[Physics] Why do we need different ensembles in statistical mechanics

statistical mechanics

Why do we study these different ensembles, microcanonical, canonical, grand canonical ensemble ? Are they used for studying different physical system or scenarios?(e.g. in some system you can only treat it as mirocanonical, and in other cases you can only apply canonical ensemble) Do they have the same result at thermodynamic limit?

Best Answer

If somebody tells you what the entropy is as a function of energy, volume, and number of particles, you have all the information you need (for a standard plain vanilla system). It is not necessary to define any other ensemble, but it is convenient. If your system for instance is in contact with a big other system ("reservoir") with which it can exchange energy, then you can either describe system plus reservoir microcanonically, or you describe only your system canonically. The latter is clearly more convenient, since you need not bother about the internal "workings" of the reservoir. For the purpose of your problem the entire reservoir is perfectly well characterized by a single number: its temperature.
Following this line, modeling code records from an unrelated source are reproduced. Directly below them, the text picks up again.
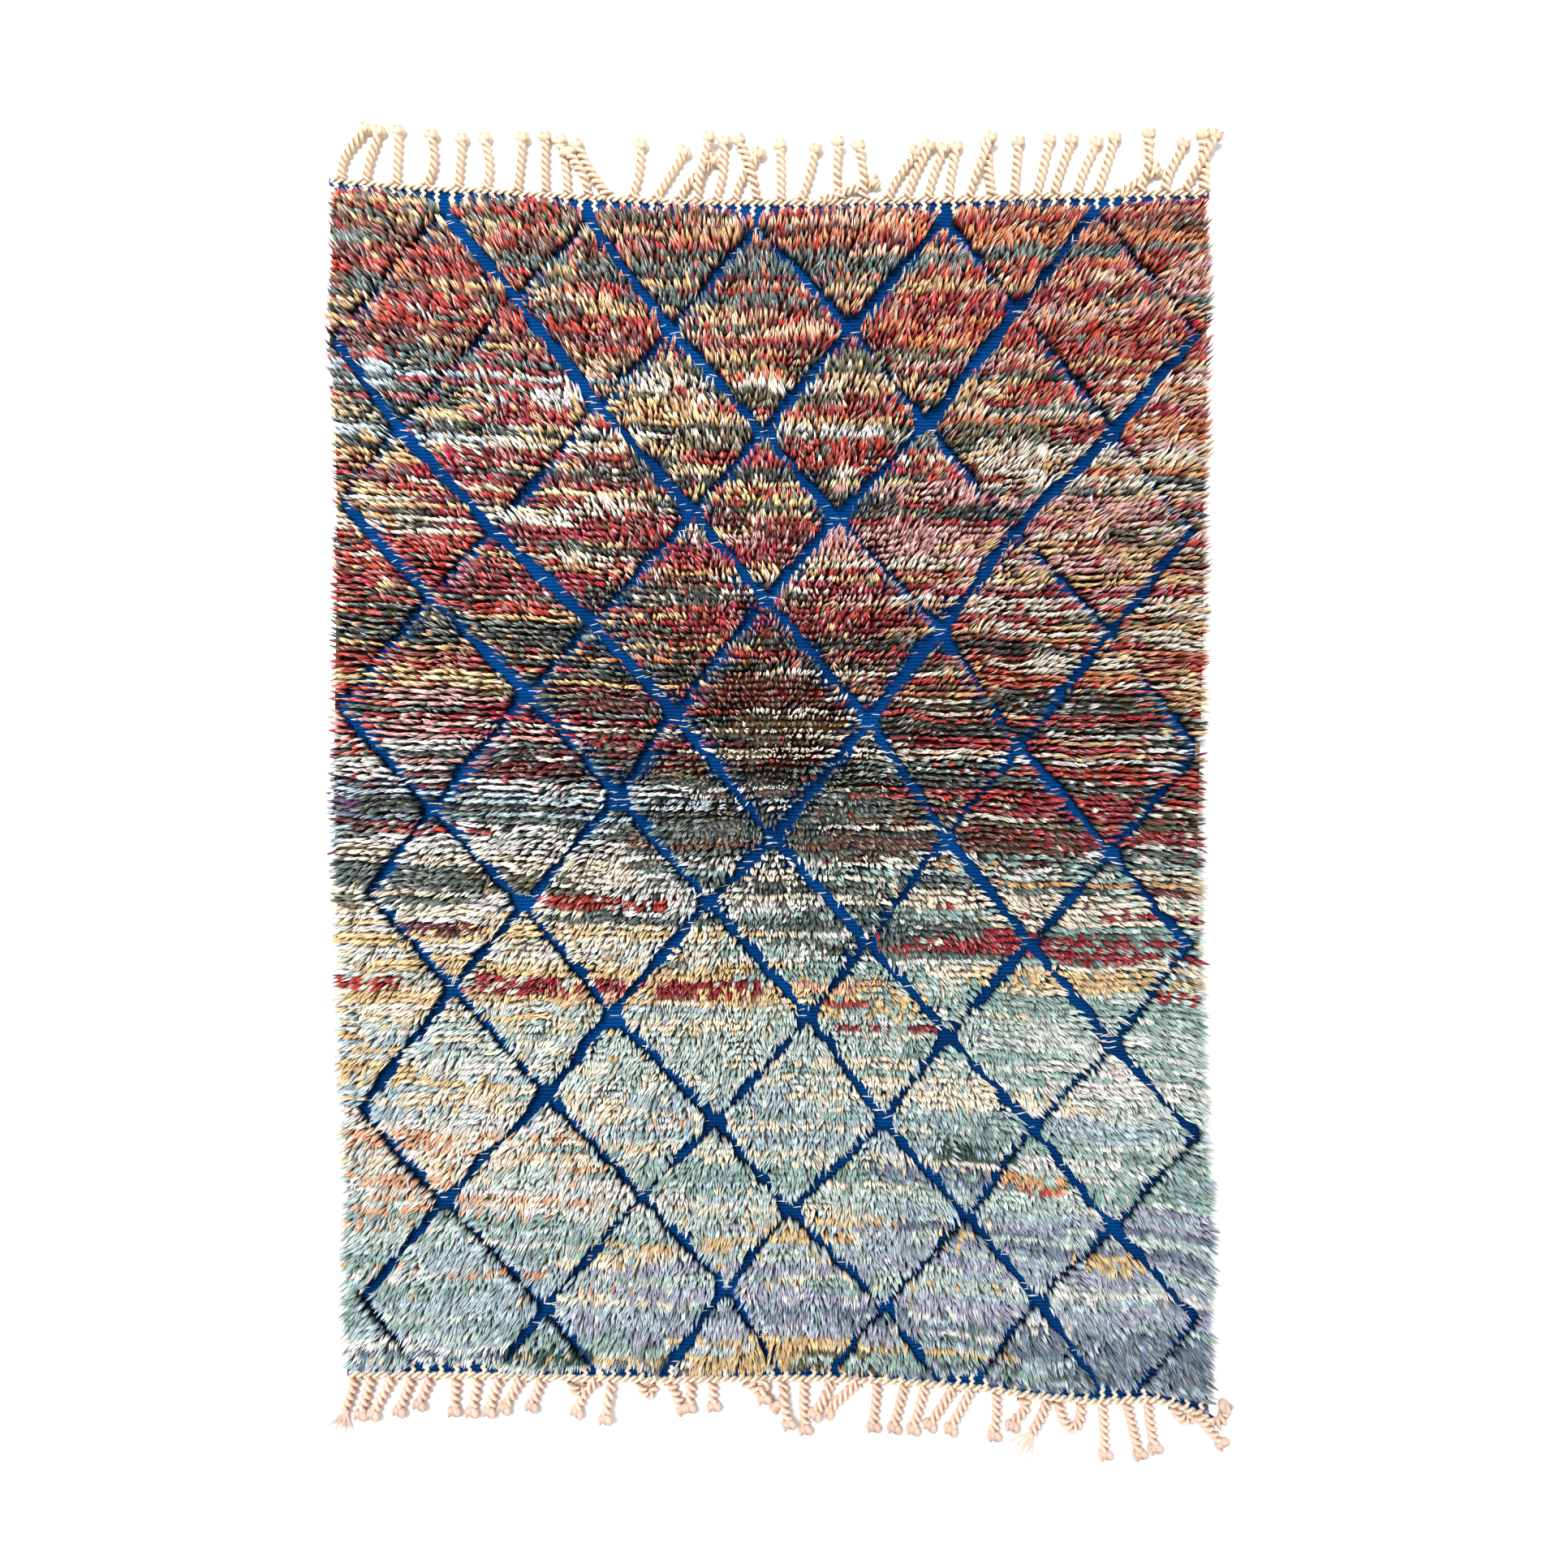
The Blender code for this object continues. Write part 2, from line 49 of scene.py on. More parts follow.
TURN = 2 * math.pi
SHEET_SHIFT = np.array((-0.00419, -0.00385, 0.0))

# A smooth random swell of the given height and length
Wave = namedtuple("Wave", "height length seed")
WAVE_PARTS = 6
WAVE_SPREAD = (0.7, 1.6)

# Seeds of the random draws
PILE_SEED, DYE_SEED, FLOAT_SEED, BED_SEED = 3, 4, 12, 14
FRINGE_SEED, COLUMN_SEED, WRAP_SEED = 20, 40, 50

# Camera, straight above the rug
CAMERA_FOOT = (0.0, 0.133)
CAMERA_HEIGHT = 1.6
CAMERA_LENS = 21.67
CAMERA_SHIFT = (0.0083, -0.0445)

# Floor and soft daylight
FLOOR_HALF = 6.0
FLOOR_GAP = 0.0005
FLOOR_GREYS = (0.88, 0.92)
SKY_STRENGTH = 0.72
LIGHT_PLACE = (-1.2, 1.6, 4.0)
LIGHT_SIZE = 1.6
LIGHT_POWER = 310.0

# Woven ground
GROUND_TOP = 0.0055
GROUND_SWELL = Wave(0.0004, 0.12, 9)
WEFT_DEPTH = Wave(1.0, 0.15, 10)
GROUND_EDGE_INSET = 0.004
GROUND_COLUMNS = 74
GROUND_ROWS = 101
GROUND_SPAN = (-0.99, 1.01)
HEADER_WIDTH = 0.011
PIECE_GAP = 0.00035

# Rows of tufts
ROW_COUNT = 192
ROW_PITCH = 0.0106
TUFT_PITCH = 0.0078
TUFT_JITTER = 0.0008
FIELD_REACH = 0.760
SIDE_PILE_INSET = 0.008
END_PILE_INSET = 0.0325
END_UNEVEN = Wave(0.0025, 0.20, 16)
END_OPENING = 0.0095
END_OPENING_REACH = 0.045

# Levels between which pairs of values change from the lower to the upper half of the rug
MIDDLE_ZONE = (-0.35, 0.15)

# Half widths of the lanes, and of the bare places where they cross
LANE_ALONG_NAP = (0.0085, 0.0106)
LANE_ACROSS_NAP = (0.0094, 0.0072)
LANE_WAVES = (Wave(0.0018, 0.05, 8), Wave(0.0020, 0.16, 15))
CROSSING_WIDTH = 0.004
CROSSING_HALF = 0.0152
SIDE_CROSSING_HALF = 0.0085
STUB_HALF = 0.007

# Locks of the pile: where they stand in a tuft, in shares of its pitch along and across the row
FOOT_PLACES = ((-0.26, -0.19), (0.26, -0.14), (-0.26, 0.14), (0.26, 0.19), (0.00, 0.00))
LOCKS_IN_TUFT = 4
EDGE_ZONE = 0.008
FOOT_JITTER = 0.0009
GATHER = (0.30, 0.62)
LOCK_FOOT = 0.004
LOCK_HEIGHT = 0.0395
LOCK_UNEVEN = 0.0012
TUFT_UNEVEN = 0.0014
SLOW_LUMP = Wave(0.0016, 0.09, 7)
EDGE_DIP = 0.0025
BELLY_RADIUS = (0.0025, 0.0021)
BELLY_LUCK = (0.80, 1.20)
BELLY_AT = 0.60
BELLY_LAG = 0.30
LEAN_BY_LUCK = (0.0026, 0.0010)
LOCK_LEAN_LUCK = 0.0009
LEAN_SWELLS = (Wave(0.0038, 0.060, 5), Wave(0.0038, 0.075, 6))
NAP_MIDDLE = (0.02, 0.03)
NAP_LEAN = (0.0068, 0.0120)
NAP_CALM = 0.12
CURL = 0.0010
PILE_PIECES = 5

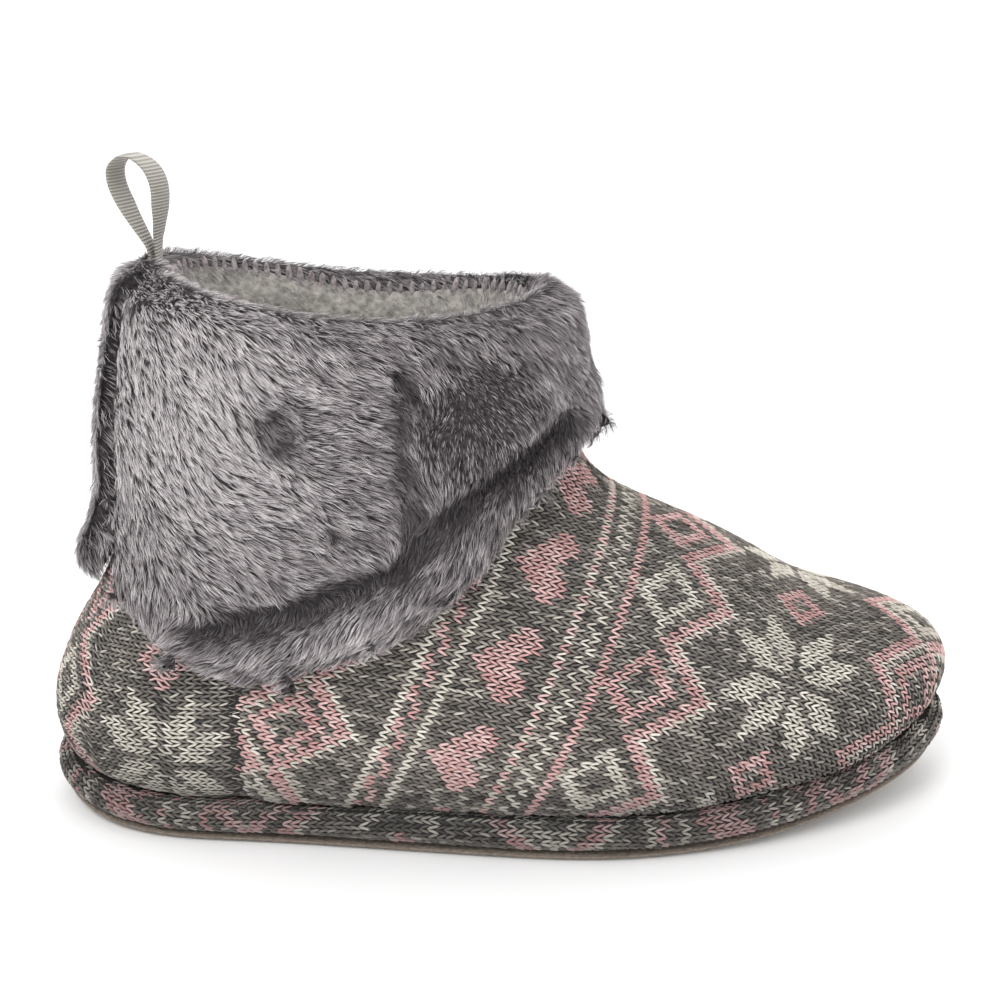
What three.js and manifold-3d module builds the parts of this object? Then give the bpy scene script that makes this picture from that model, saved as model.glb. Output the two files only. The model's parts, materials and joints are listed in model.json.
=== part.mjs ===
// A bootie slipper for the right foot: thin outsole, knit wrapped midsole, insole, padded knit
// upper, folded fur cuff with a slit behind, and a ribbon pull loop.
// Millimetres. +X runs to the toe, +Y to the inner side of the foot, +Z up.
// The origin lies on the floor under the middle of the sole's length.

import * as THREE from "three";
import * as BufferGeometryUtils from "three/addons/utils/BufferGeometryUtils.js";
import Module from "manifold-3d";

const wasm = await Module();
wasm.setup();

// Driving sizes
const LENGTH = 255; // heel to toe, outside
const BALL_WIDTH = 100;
const HEEL_WIDTH = 80;
const TOE_INSET = 9; // how far the toe's middle lies towards the inner side
const TOE_SPRING = 12; // how far the sole lifts at the toe
const TOE_SPRING_LENGTH = 92; // length of the part that lifts
const HEEL_SPRING = 3.5; // how far the sole lifts at the back of the heel
const HEEL_SPRING_LENGTH = 38;
const OUTSOLE_THICK = 3;
const OUTSOLE_INSET = 2.2; // how far its edge lies inside the midsole's widest line
const OUTSOLE_CHAMFER = 1.2; // at its lower edge
const MIDSOLE_THICK = 9;
const MIDSOLE_ROLL = 4; // how far the wrapped edge rolls in under the upper
const INSOLE_THICK = 3;
const SHAFT_HEIGHT = 141; // collar edge of the upper at its back, above the floor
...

The mathematical machinery of Legendre transforms provides a neat way to change from a thermodynamic potential (such as the entropy) to other potentials in which derivatives of the original thermodynamic potential become the new variables, and this transformation is being done without losing information. So, at the end of the day, this is just mathematical convenience: represent the necessary thermodynamic information in ways that are easier to handle in a given situation characterized by a particular set of constraints.